# [DO THIS]
Find every line with "materials" in it, then report how many there are and nothing more.

◆ ◆ ◆ ◆

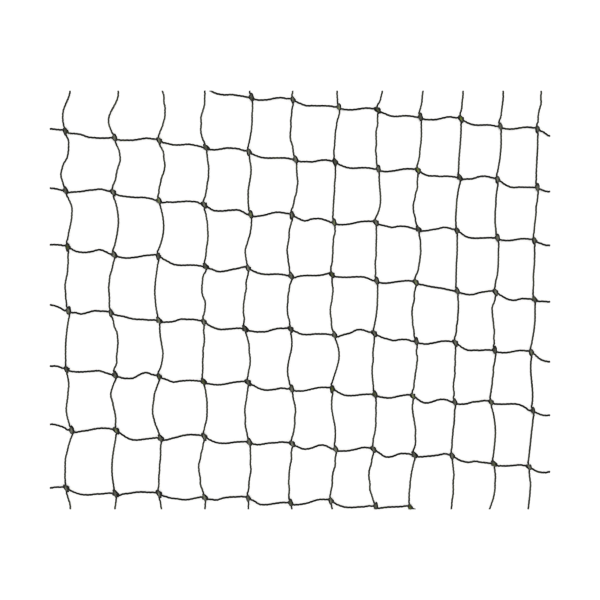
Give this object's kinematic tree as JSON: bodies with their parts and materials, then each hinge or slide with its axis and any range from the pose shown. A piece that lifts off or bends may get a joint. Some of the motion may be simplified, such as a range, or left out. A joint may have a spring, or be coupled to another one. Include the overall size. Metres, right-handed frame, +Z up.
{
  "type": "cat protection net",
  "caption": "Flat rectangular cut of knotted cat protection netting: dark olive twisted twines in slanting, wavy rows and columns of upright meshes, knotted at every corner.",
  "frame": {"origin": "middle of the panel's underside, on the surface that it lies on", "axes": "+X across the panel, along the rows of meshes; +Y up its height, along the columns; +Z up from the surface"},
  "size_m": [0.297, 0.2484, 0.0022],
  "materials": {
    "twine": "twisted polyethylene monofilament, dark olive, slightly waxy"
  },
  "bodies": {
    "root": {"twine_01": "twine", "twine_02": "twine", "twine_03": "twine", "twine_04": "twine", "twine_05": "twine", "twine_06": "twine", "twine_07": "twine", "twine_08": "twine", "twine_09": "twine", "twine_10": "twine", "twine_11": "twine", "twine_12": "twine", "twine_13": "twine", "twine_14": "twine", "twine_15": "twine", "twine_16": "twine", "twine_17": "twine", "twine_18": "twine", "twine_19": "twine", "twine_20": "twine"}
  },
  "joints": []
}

◆ ◆ ◆ ◆

# [ANSWER TO THE PROBLEM]
2